> **Objective**
Each line of the material below should be reproduced exactly.

> **Collected data**

======

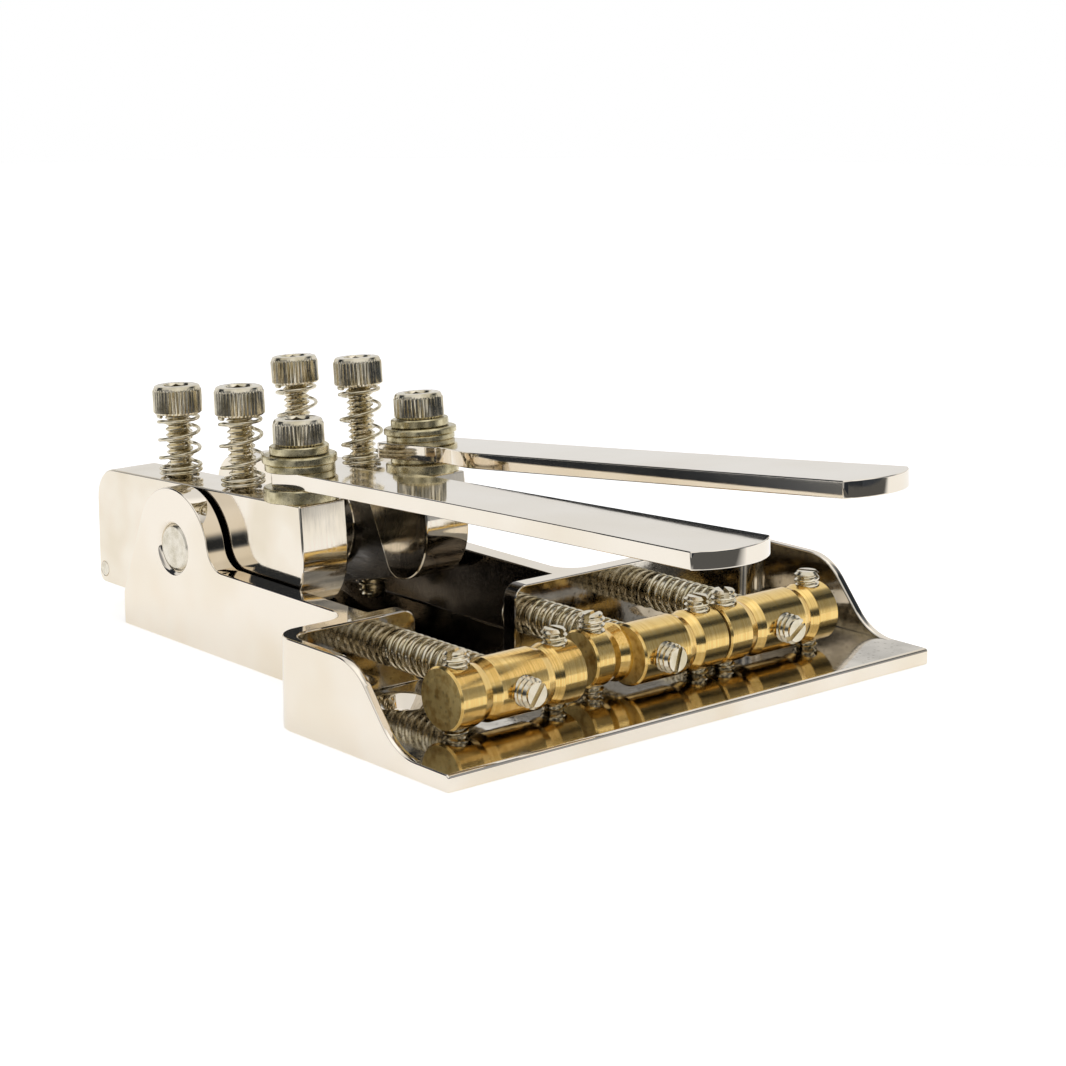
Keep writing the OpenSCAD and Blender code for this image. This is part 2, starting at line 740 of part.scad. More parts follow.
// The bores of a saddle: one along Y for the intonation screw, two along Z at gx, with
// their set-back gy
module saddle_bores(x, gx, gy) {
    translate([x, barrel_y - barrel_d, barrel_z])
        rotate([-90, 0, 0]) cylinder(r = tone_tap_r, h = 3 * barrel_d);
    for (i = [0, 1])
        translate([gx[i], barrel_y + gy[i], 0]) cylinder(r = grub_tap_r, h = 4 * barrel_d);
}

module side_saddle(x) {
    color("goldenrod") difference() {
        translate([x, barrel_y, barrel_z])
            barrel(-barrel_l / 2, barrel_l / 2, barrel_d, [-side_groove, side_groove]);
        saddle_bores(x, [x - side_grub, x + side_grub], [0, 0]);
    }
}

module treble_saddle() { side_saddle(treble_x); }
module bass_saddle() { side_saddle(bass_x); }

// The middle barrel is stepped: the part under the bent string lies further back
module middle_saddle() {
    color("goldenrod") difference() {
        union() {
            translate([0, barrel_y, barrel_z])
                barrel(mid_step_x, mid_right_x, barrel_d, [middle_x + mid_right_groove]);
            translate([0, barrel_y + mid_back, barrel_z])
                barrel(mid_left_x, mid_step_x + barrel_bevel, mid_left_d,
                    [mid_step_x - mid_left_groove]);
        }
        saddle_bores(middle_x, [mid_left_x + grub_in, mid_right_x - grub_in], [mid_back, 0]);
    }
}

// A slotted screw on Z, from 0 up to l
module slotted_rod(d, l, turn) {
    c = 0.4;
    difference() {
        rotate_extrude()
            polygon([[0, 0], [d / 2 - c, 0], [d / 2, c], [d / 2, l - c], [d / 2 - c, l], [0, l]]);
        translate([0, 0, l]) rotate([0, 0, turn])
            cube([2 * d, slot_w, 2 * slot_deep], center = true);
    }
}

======

> **Output of the exercise**
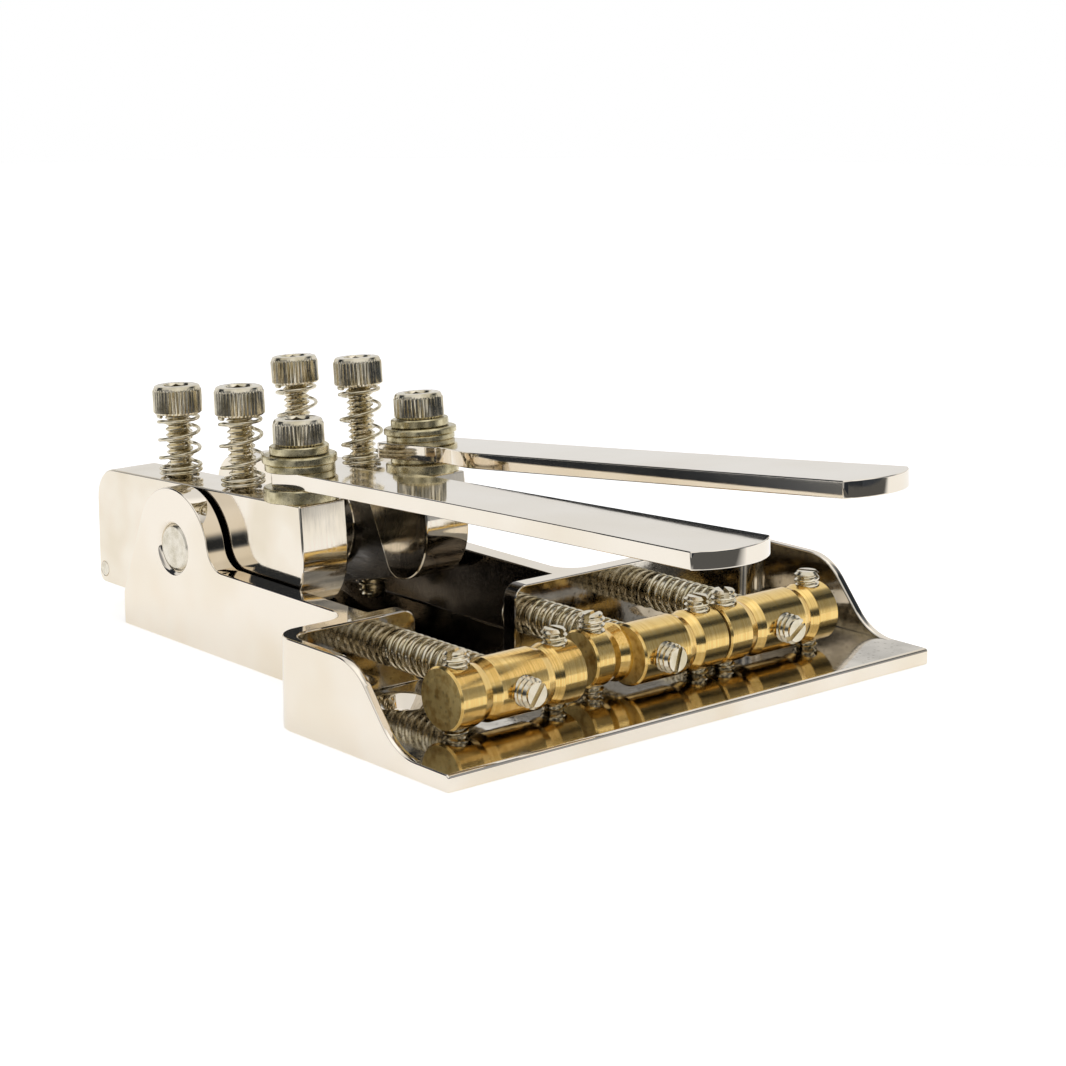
Keep writing the OpenSCAD and Blender code for this image. This is part 2, starting at line 740 of part.scad. More parts follow.
// The bores of a saddle: one along Y for the intonation screw, two along Z at gx, with
// their set-back gy
module saddle_bores(x, gx, gy) {
    translate([x, barrel_y - barrel_d, barrel_z])
        rotate([-90, 0, 0]) cylinder(r = tone_tap_r, h = 3 * barrel_d);
    for (i = [0, 1])
        translate([gx[i], barrel_y + gy[i], 0]) cylinder(r = grub_tap_r, h = 4 * barrel_d);
}

module side_saddle(x) {
    color("goldenrod") difference() {
        translate([x, barrel_y, barrel_z])
            barrel(-barrel_l / 2, barrel_l / 2, barrel_d, [-side_groove, side_groove]);
        saddle_bores(x, [x - side_grub, x + side_grub], [0, 0]);
    }
}

module treble_saddle() { side_saddle(treble_x); }
module bass_saddle() { side_saddle(bass_x); }

// The middle barrel is stepped: the part under the bent string lies further back
module middle_saddle() {
    color("goldenrod") difference() {
        union() {
            translate([0, barrel_y, barrel_z])
                barrel(mid_step_x, mid_right_x, barrel_d, [middle_x + mid_right_groove]);
            translate([0, barrel_y + mid_back, barrel_z])
                barrel(mid_left_x, mid_step_x + barrel_bevel, mid_left_d,
                    [mid_step_x - mid_left_groove]);
        }
        saddle_bores(middle_x, [mid_left_x + grub_in, mid_right_x - grub_in], [mid_back, 0]);
    }
}

// A slotted screw on Z, from 0 up to l
module slotted_rod(d, l, turn) {
    c = 0.4;
    difference() {
        rotate_extrude()
            polygon([[0, 0], [d / 2 - c, 0], [d / 2, c], [d / 2, l - c], [d / 2 - c, l], [0, l]]);
        translate([0, 0, l]) rotate([0, 0, turn])
            cube([2 * d, slot_w, 2 * slot_deep], center = true);
    }
}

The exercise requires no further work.